Hasso-Plattner-Institut
Prof. Dr. Felix Naumann
 

17.02.2022

Second and third PVLDB paper accepted

We are happy to announce the acceptance of two PVLDB papers, a first one was accepted in November.

 

Entity Resolution On-Demand

Giovanni Simonini, Luca Zecchini, Sonia Bergamaschi (Università degli Studi di Modena e Reggio Emilia, Italy), Felix Naumann

PVLDB, 2022

https://vldb.org/2022/

 

Entity Resolution (ER) aims to identify and merge records that refer to the same real-world entity. ER is typically employed as an expensive cleaning step on the entire data before consuming it. Yet, determining which entities are useful once cleaned depends solely on the user's application, which may need only a fraction of them. For instance, when dealing with Web data, we would like to be able to filter the entities of interest gathered from multiple sources without cleaning the entire, continuously-growing data. Similarly, when querying data lakes, we want to transform data on-demand and return the results in a timely manner - a fundamental requirement of ELT (Extract-Load-Transform) pipelines.

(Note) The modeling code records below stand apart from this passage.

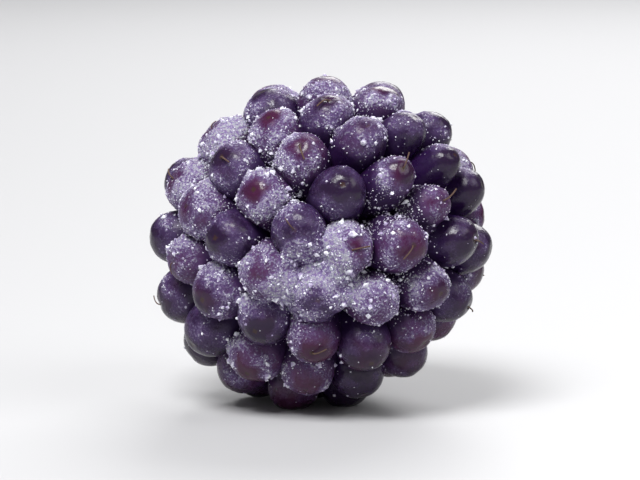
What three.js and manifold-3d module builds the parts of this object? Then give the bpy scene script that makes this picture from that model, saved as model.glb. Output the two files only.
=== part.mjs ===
// A bramble berry, picked and lying on its side: a head of drupelets grown round a pale receptacle.
// Millimetres, +Z up. The origin is under the middle of the berry, on the surface it lies on.
//
// The drupelets share the head like cells. Each one has a growth vector from the middle of the head,
// and it owns every direction in which its own vector reaches furthest. The skin is raised along each
// direction by a round profile of that reach: a full crown in the middle of a cell, a crease where two
// cells meet and a pit where three do. The bare end of the receptacle is the one wide cell of its own.
import * as THREE from 'three';
import { ConvexHull } from 'three/addons/math/ConvexHull.js';
import { mergeVertices } from 'three/addons/utils/BufferGeometryUtils.js';
import Module from 'manifold-3d';

// Outer size of the head, crown to crown.
const HEAD_WIDTH = 24;
const TIP_REACH = 13.9;
const STEM_REACH = 13.0;
const TIP_ROUNDNESS = 1.9;
const STEM_ROUNDNESS = 2.3;

// A slight unevenness round the head: its height, and the lobes and turns of its two waves.
const SIDE_WAVE = 0.012;
const SIDE_WAVES = [
  { lobes: 2, turn: 0.7 },
  { lobes: 3, turn: 2.1 },
];

// The drupelets: their number, their full-grown size and how much smaller they are round the tip.
const DRUPELET_COUNT = 88;
const DRUPELET_RADIUS = 2.75;
const CROWN_RISE = 3.1;
const TIP_SHRINK = 0.3;
const TIP_SHRINK_ANGLE = 0.62;

// Past this share of its radius a drupelet's flank runs straight down into the crease.
const STEEPEST = 0.93;

// Lengths of the growth vectors: a longer one has a wider cell and a fuller crown.
const FULLEST_REACH = 1;
const REACH_SPREAD = 0.0045;

// How they are laid out: a golden-angle spiral, shaken a little and evened out again.
const LAYOUT_SEED = 23;
const GOLDEN_ANGLE = Math.PI * (3 - Math.sqrt(5));
const SPIRAL_STEPS = 2000;
const SHAKE = 0.26;
const EVENING_ROUNDS = 6;
const EVENING_STRENGTH = 0.22;

// Area of a six-sided cell whose neighbours lie 1 apart.
const HEXAGON_AREA = Math.sqrt(3) / 2;

// The bare stem end: a shallow disc with the hollow scar of the stalk.
const STEM_ANGLE = 0.36;
const DISC_REACH = 9.3;
const DISC_SHARE = 0.86;
const SCAR_DEPTH = 0.9;
const SCAR_SHARE = 0.45;

// How it lies: the way the tip points, and the lift and roll at which three crowns are equally low.
const DEGREE = Math.PI / 180;
const TIP_HEADING = -38 * DEGREE;
const TIP_LIFT = 29.7 * DEGREE;
const ROLL = 20.2 * DEGREE;

// How much of its lowest crowns is cut off level, so that it rests on three small flats.
const REST_FLAT = 0.25;

// Rows of triangles from the middle of a cell to its rim, and how close two corners are to be one.
const ROWS = 4;
const MERGE_DISTANCE = 1e-4;

const SKIN_COLOUR = 0x33203f;
const SKIN_ROUGHNESS = 0.45;

const AXIS = new THREE.Vector3(0, 0, 1);

// Repeatable random numbers from 0 to 1.
function seededRandom(seed) {
  let state = seed >>> 0;
  return () => {
    state = (state + 0x6d2b79f5) >>> 0;
    let mixed = Math.imul(state ^ (state >>> 15), state | 1);
    mixed = (mixed + Math.imul(mixed ^ (mixed >>> 7), mixed | 61)) ^ mixed;
    return ((mixed ^ (mixed >>> 14)) >>> 0) / 2 ** 32;
  };
}

// Size of a drupelet at an angle from the tip, as a share of a full-grown one.
function growth(angle) {
  return 1 - TIP_SHRINK * Math.exp(-((angle / TIP_SHRINK_ANGLE) ** 2));
}

// The angles from the tip at which the spiral's turns lie, so that small drupelets sit closer together.
function spiralAngles(count) {
  const lastAngle = Math.PI - STEM_ANGLE;
  const filled = [0];
  for (let step = 0; step < SPIRAL_STEPS; step += 1) {
    const angle = (step + 0.5) / SPIRAL_STEPS * lastAngle;
    filled.push(filled[step] + Math.sin(angle) / growth(angle) ** 2);
  }
  const angles = [];
  let step = 0;
  for (let index = 0; index < count; index += 1) {
    const wanted = (index + 0.5) / count * filled[SPIRAL_STEPS];
    while (filled[step + 1] < wanted) {
      step += 1;
    }
    const within = (wanted - filled[step]) / (filled[step + 1] - filled[step]);
    angles.push((step + within) / SPIRAL_STEPS * lastAngle);
  }
  return angles;
}

function angleFromTip(direction) {
  return Math.acos(THREE.MathUtils.clamp(direction.dot(AXIS), -1, 1));
}

// One growth vector for each drupelet, and a last one for the bare stem end.
function growthVectors() {
  const random = seededRandom(LAYOUT_SEED);
  const meanSpacing = Math.sqrt(4 * Math.PI / DRUPELET_COUNT / HEXAGON_AREA);
  const directions = spiralAngles(DRUPELET_COUNT).map((angle, index) => {
    const direction = new THREE.Vector3().setFromSphericalCoords(1, angle, index * GOLDEN_ANGLE);
    direction.set(direction.x, direction.z, direction.y);
    const shake = new THREE.Vector3(random() - 0.5, random() - 0.5, random() - 0.5);
    return direction.addScaledVector(shake, SHAKE * meanSpacing).normalize();
  });
  for (let round = 0; round < EVENING_ROUNDS; round += 1) {
    evenOut(directions, meanSpacing);
  }
  const vectors = directions.map((direction) => {
    return direction.clone().multiplyScalar(FULLEST_REACH - REACH_SPREAD * random());
  });
  const rimReach = Math.cos(meanSpacing / 2) / Math.cos(STEM_ANGLE);
  vectors.push(AXIS.clone().multiplyScalar(-rimReach));
  return vectors;
}

// Pushes close neighbours apart, and all of them out of the stem end.
function evenOut(directions, meanSpacing) {
  const pushes = directions.map(() => new THREE.Vector3());
  const between = new THREE.Vector3();
  directions.forEach((direction, index) => {
    const wanted = meanSpacing * growth(angleFromTip(direction));
    directions.forEach((other, otherIndex) => {
      between.subVectors(direction, other);
      const distance = between.length();
      if (otherIndex !== index && distance < wanted) {
        pushes[index].addScaledVector(between, EVENING_STRENGTH * (wanted - distance) / distance);
      }
    });
    const pastRim = angleFromTip(direction) - (Math.PI - STEM_ANGLE - wanted / 2);
    if (pastRim > 0) {
      pushes[index].addScaledVector(AXIS, pastRim);
    }
  });
  directions.forEach((direction, index) => direction.add(pushes[index]).normalize());
}

// Distance from the middle to the head's outline in one direction.
function outlineReach(direction) {
  const along = direction.dot(AXIS);
  const across = Math.sqrt(Math.max(0, 1 - along * along));
  const reach = along > 0 ? TIP_REACH : STEM_REACH;
  const roundness = along > 0 ? TIP_ROUNDNESS : STEM_ROUNDNESS;
  const sum = (across / (HEAD_WIDTH / 2)) ** roundness + (Math.abs(along) / reach) ** roundness;
  const heading = Math.atan2(direction.y, direction.x);
  const waves = SIDE_WAVES.map(({ lobes, turn }) => Math.cos(lobes * heading + turn));
  const wave = across * waves.reduce((total, height) => total + height);
  return sum ** (-1 / roundness) * (1 + SIDE_WAVE * wave);
}

// Height of the skin over the drupelets' roots, from 1 at a crown down to about 0 in a pit.
function profile(offset) {
  if (offset < STEEPEST) {
    return Math.sqrt(1 - offset * offset);
  }
  const edge = Math.sqrt(1 - STEEPEST * STEEPEST);
  return edge - STEEPEST / edge * (offset - STEEPEST);
}

// A point of the drupelets' skin, from its direction and the vector whose cell it is in.
function skinPoint(direction, vector) {
  const size = growth(angleFromTip(direction));
  const outline = outlineReach(direction);
  const offset = Math.sqrt(Math.max(0, 2 * (FULLEST_REACH - direction.dot(vector))));
  const height = profile(offset * outline / (DRUPELET_RADIUS * size));
  return direction.clone().multiplyScalar(outline - CROWN_RISE * size * (1 - height));
}

// A point of the bare stem end: a level disc with a scar, sloping at its edge to the crease round it.
function stemPoint(rimPoint, share) {
  const rimLevel = -rimPoint.dot(AXIS);
  const slope = THREE.MathUtils.smoothstep(share, DISC_SHARE, 1);
  const scar = SCAR_DEPTH * (1 - THREE.MathUtils.smoothstep(share, 0, SCAR_SHARE));
  const level = THREE.MathUtils.lerp(DISC_REACH - scar, rimLevel, slope);
  const across = rimPoint.clone().addScaledVector(AXIS, rimLevel);
  return across.multiplyScalar(share).addScaledVector(AXIS, -level);
}

// The triangles between the vectors' ends, each with the outward corner direction of its three cells.
function hullFaces(vectors) {
  const hull = new ConvexHull().setFromPoints(vectors);
  const numberOf = new Map(vectors.map((vector, index) => [vector, index]));
  return hull.faces.map((face) => {
    const ends = [face.edge, face.edge.next, face.edge.prev].map((edge) => numberOf.get(edge.vertex.point));
    return { ends, corner: face.normal.clone().normalize() };
  });
}

// Every cell as fan triangles: its own middle and two neighbouring corners, anticlockwise from outside.
function cellFans(vectors) {
  const cornerLeftOf = new Map();
  hullFaces(vectors).forEach((face) => {
    face.ends.forEach((end, place) => {
      cornerLeftOf.set(`${end},${face.ends[(place + 1) % 3]}`, face.corner);
    });
  });
  const fans = [];
  cornerLeftOf.forEach((leftCorner, key) => {
    const [cell, neighbour] = key.split(',').map(Number);
    const rightCorner = cornerLeftOf.get(`${neighbour},${cell}`);
    fans.push({ cell, from: rightCorner, to: leftCorner });
  });
  return fans;
}

// The rows of a fan lie closer together towards the crease, where the skin is steep.
function rowShare(row) {
  return Math.sin(row / ROWS * Math.PI / 2);
}

function fanPoint(vector, fan, isStem, row, place) {
  const middle = vector.clone().normalize();
  const along = row === 0 ? 0 : place / row;
  const rim = fan.from.clone().lerp(fan.to, along).normalize();
  if (isStem) {
    return stemPoint(skinPoint(rim, vector), rowShare(row));
  }
  return skinPoint(middle.lerp(rim, rowShare(row)).normalize(), vector);
}

// The corners of all the triangles of the closed skin, in the head's own frame with the tip up.
function skinTriangles(vectors) {
  const corners = [];
  cellFans(vectors).forEach((fan) => {
    const isStem = fan.cell === vectors.length - 1;
    const at = (row, place) => fanPoint(vectors[fan.cell], fan, isStem, row, place);
    for (let row = 0; row < ROWS; row += 1) {
      for (let place = 0; place <= row; place += 1) {
        corners.push(at(row, place), at(row + 1, place), at(row + 1, place + 1));
        if (place < row) {
          corners.push(at(row, place), at(row + 1, place + 1), at(row, place + 1));
        }
      }
    }
  });
  return corners;
}

// The closed skin of the head, rolled, tipped over and turned to the way the berry lies.
function lyingSkin() {
  const geometry = new THREE.BufferGeometry().setFromPoints(skinTriangles(growthVectors()));
  geometry.rotateZ(ROLL);
  geometry.rotateY(Math.PI / 2 - TIP_LIFT);
  geometry.rotateZ(TIP_HEADING);
  return mergeVertices(geometry, MERGE_DISTANCE);
}

// Cuts a closed geometry off level, at a height above its lowest point.
async function cutLevel(geometry, height) {
  const wasm = await Module();
  wasm.setup();
  geometry.computeBoundingBox();
  const vertProperties = geometry.attributes.position.array;
  const triVerts = Uint32Array.from(geometry.index.array);
  const whole = new wasm.Manifold(new wasm.Mesh({ numProp: 3, vertProperties, triVerts }));
  const cut = whole.trimByPlane([0, 0, 1], geometry.boundingBox.min.z + height).getMesh();
  const result = new THREE.BufferGeometry();
  result.setAttribute('position', new THREE.BufferAttribute(cut.vertProperties, 3));
  result.setIndex(new THREE.BufferAttribute(cut.triVerts, 1));
  return result;
}

// Puts the origin under the middle of the geometry, level with its lowest point.
function standOnOrigin(geometry) {
  geometry.computeBoundingBox();
  const middle = geometry.boundingBox.getCenter(new THREE.Vector3());
  geometry.translate(-middle.x, -middle.y, -geometry.boundingBox.min.z);
}

const skin = new THREE.MeshStandardMaterial({
  color: SKIN_COLOUR,
  roughness: SKIN_ROUGHNESS,
  metalness: 0,
});

const head = await cutLevel(lyingSkin(), REST_FLAT);
standOnOrigin(head);
const berry = new THREE.Mesh(head, skin);
berry.name = 'berry';

const part = new THREE.Group();
part.add(berry);

export default part;
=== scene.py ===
"""A frozen bramble berry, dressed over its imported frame.

The head of drupelets is one skin raised from a sphere of cells by a node tree. Each drupelet has a growth
vector and owns the directions in which its own vector reaches furthest, as in the frame's own solid.
"""

import math

import bmesh
import bpy
import numpy as np
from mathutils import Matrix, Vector


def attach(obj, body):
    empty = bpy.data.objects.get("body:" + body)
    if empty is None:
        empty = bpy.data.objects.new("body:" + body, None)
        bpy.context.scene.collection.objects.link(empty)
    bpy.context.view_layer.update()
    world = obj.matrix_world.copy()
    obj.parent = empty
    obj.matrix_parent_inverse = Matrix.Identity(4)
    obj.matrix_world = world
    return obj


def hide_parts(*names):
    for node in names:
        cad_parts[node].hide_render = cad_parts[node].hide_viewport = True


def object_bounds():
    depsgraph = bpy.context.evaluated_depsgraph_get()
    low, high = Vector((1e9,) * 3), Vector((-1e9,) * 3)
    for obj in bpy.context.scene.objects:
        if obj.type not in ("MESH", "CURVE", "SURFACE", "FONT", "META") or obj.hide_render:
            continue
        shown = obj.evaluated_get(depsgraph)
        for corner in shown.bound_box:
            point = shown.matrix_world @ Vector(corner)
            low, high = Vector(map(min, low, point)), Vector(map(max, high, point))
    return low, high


bl_info = {
    "name": "Frozen Bramble Berry",
    "version": (1, 0, 0),
    "blender": (4, 5, 0),
    "location": "3D View > Sidebar > Berry",
    "description": "Grows a frozen bramble berry with its drupelets, bare stem end, frost and dry styles",
    "category": "Object",
}

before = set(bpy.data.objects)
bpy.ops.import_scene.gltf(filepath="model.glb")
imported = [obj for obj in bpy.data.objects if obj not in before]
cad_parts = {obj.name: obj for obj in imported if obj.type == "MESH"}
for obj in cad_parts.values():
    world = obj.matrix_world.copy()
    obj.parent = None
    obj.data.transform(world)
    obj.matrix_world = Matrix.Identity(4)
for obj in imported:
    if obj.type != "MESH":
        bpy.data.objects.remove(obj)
CAD_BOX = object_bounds()

MM = 0.001
BERRY_NODE = "berry"

# The drupelets' layout, as in the frame: it draws the same random numbers in the same order. It is worked
# out on a unit sphere, with angles in radians. The shake is a share of the mean spacing. The hexagon is the
# cell of a honeycomb whose middles are 1 apart.
DRUPELET_COUNT = 88
LAYOUT_SEED = 23
GOLDEN_ANGLE = math.pi * (3 - math.sqrt(5))
HEXAGON_AREA = math.sqrt(3) / 2
SPIRAL_STEPS = 2000
SHAKE = 0.26
EVENING_ROUNDS = 6
EVENING_STRENGTH = 0.22
OUT_OF_TOUCH = 10.0
FULLEST_REACH = 1.0
REACH_SPREAD = 0.0045
STEM_ANGLE = 0.36
TIP_SHRINK = 0.3
TIP_SHRINK_ANGLE = 0.62
AXIS = np.array([0.0, 0.0, 1.0])

# The random numbers: all 32 bits of one, and the step from each to the next.
WORD = 0xFFFFFFFF
DRAW_STEP = 0x6D2B79F5

# The seeds of what is scattered over the skin.
FINE_SEED = 5
COARSE_SEED = 105
STYLE_SEED = 12

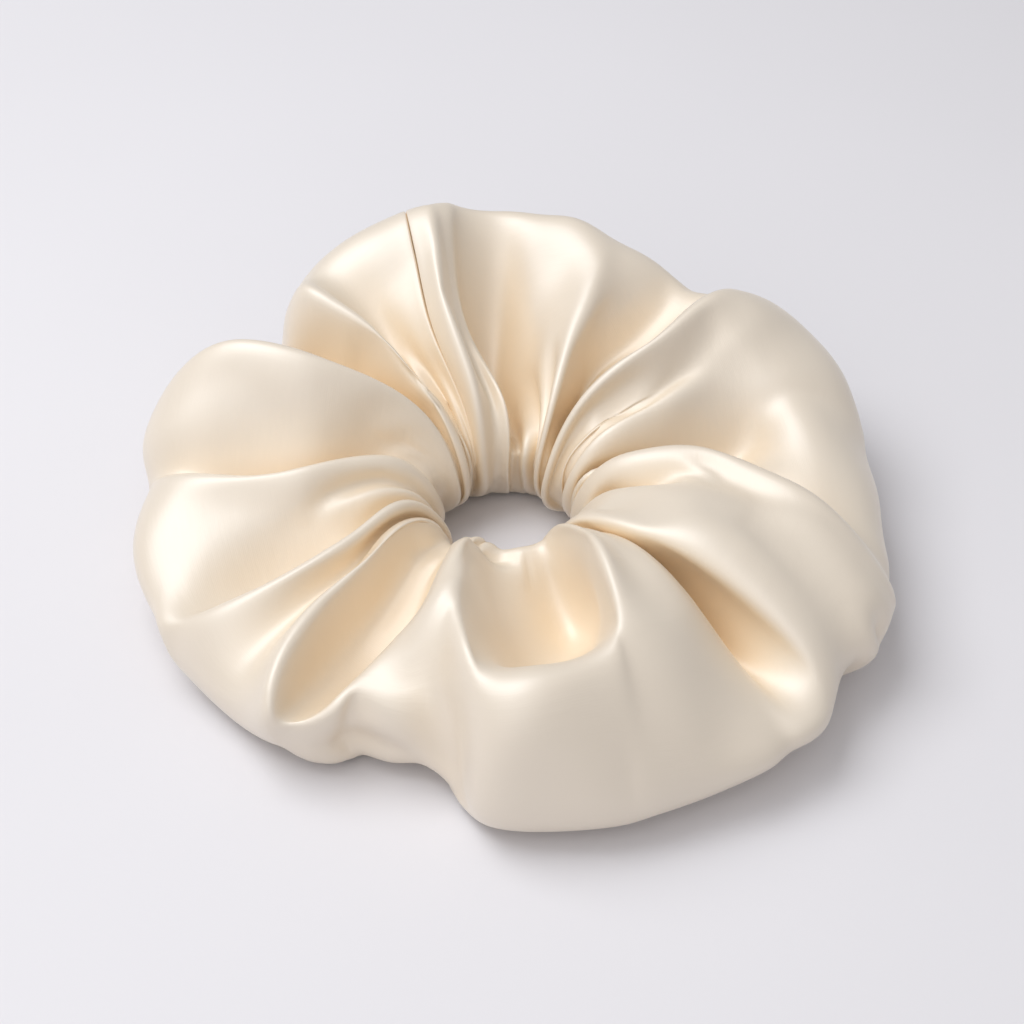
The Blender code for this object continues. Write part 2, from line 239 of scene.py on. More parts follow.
def fold_places():
    """Where each fold lies along the ring, from 0 to 1.

    The steps grow with the root of the distance between neighbours, which keeps the spline from
    swinging out beside a sharp fold and puts more columns there."""
    marks = ring_points(np.array([landmarks(fold) for fold in FOLDS]))
    gaps = np.linalg.norm((np.roll(marks, -1, 0) - marks)[:, 2:8], axis=-1).mean(1) ** 0.5
    return np.concatenate([[0], np.cumsum(gaps)[:-1]]) / gaps.sum()


def smoothed(t):
    t = np.clip(t, 0, 1)
    return t * t * (3 - 2 * t)


def add_gathers(grid, along, amount):
    """The small gathers that the elastic draws the cloth into round the hole."""
    rng = np.random.default_rng(4)
    drift = 0
    for k in DRIFT_WAVES:
        size = rng.uniform(-DRIFT, DRIFT) / k
        drift = drift + size * np.sin(k * along + rng.uniform(0, TURN))
    main, fine = GATHER_WAVES
    wave = np.cos(main * along + drift * 2.2) * (0.65 + 0.35 * np.sin(5 * along + 1 + drift))
    wave = wave + FINE_SHARE * np.cos(fine * along - drift * 2 + 1)
    start, over = GATHER_REACH
    fade = smoothed((start - radius_of(grid) / MM) / over)
    foot, rise = GATHER_FOOT
    fade = fade * np.clip((grid[..., 2] / MM - foot) / rise, 0, 1)
    push = (wave * amount)[:, None] * fade * GATHER_HEIGHT
    return grid + outward(grid) * push[..., None]


def add_dents(grid):
    for (azimuth, radius, z), depth, size in DENTS:
        angle = radians(azimuth)
        centre = ring_points(np.array([radius, azimuth, z]))
        away = grid - centre
        out = away[..., 0] * cos(angle) + away[..., 1] * sin(angle)
        side = away[..., 1] * cos(angle) - away[..., 0] * sin(angle)
        spread = (out / size[0]) ** 2 + (side / size[1]) ** 2 + (away[..., 2] / size[2]) ** 2
        push = depth * MM * np.exp(-spread / MM**2)
        grid = grid + outward(grid) * push[..., None]
    return grid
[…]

We propose BrewER, a framework to evaluate SQL SP queries on dirty data while progressively returning results as if they were issued on cleaned data. BrewER tries to focus the cleaning effort on one entity at a time, following an ORDER BY predicate. Thus, it inherently supports top-k and stop-and-resume execution. For a wide range of applications, a significant amount of resources can be saved. We exhaustively evaluate and show the efficacy of BrewER on four real-world datasets.

 

 

Detecting Layout Templates in Complex Multiregion Files

Gerardo Vitagliano, Lan Jiang, Felix Naumann

PVLDB, 2022

https://vldb.org/2022/

 

Spreadsheets are among the most commonly used file formats for data management, distribution, and analysis. Their widespread employment makes it easy to gather large collections of data, but their flexible canvas-based structure makes automated analysis difficult without heavy preparation. One of the common problems that practitioners face is the presence of multiple, independent regions in a single spreadsheet, possibly separated by repeated empty cells. We define such files as “multiregion” files. In collections of various spreadsheets, we can observe that some share the same layout. We present the Mondrian approach to automatically identify layout templates across multiple files and systematically extract the corresponding regions. Our approach is composed of three phases: first, each file is rendered as an image and inspected for elements that could form regions; then, using a clustering algorithm, the identified elements are grouped to form regions; finally, every file layout is represented as a graph and compared with others to find layout templates. We compare our method to state-of-the-art table recognition algorithms on two corpora of real-world enterprise spreadsheets. Our approach shows the best performances in detecting reliable region boundaries within each file and can correctly identify recurring layouts across files.

 

 

Fast Constraint-based Error Detection

Eduardo H. M. Pena, Eduardo C. de Almeida, Felix Naumann

PVLDB, 2022

https://vldb.org/2022/

 

The detection of constraint-based errors is a critical task in many data cleaning solutions. Previous works perform the task either using traditional data management systems or using specialized systems that speed up error detection. Unfortunately, both approaches may fail to execute in a reasonable time or even exhaust the available memory in the attempt. To address the main drawbacks of previous approaches, we present the FAst Constraint-based Error DeTector (FACET) to detect violations of denial constraints (DCs). FACET uses column sketch information to organize a pipeline of special operators for DC predicates and it implements these operators using a set of efficient algorithms and data structures that adapt to different data characteristics and predicate structures. We evaluate our system on a diverse array of datasets and constraints, showing its robustness and performance gains compared to different types of DBMSs and to a specialized system.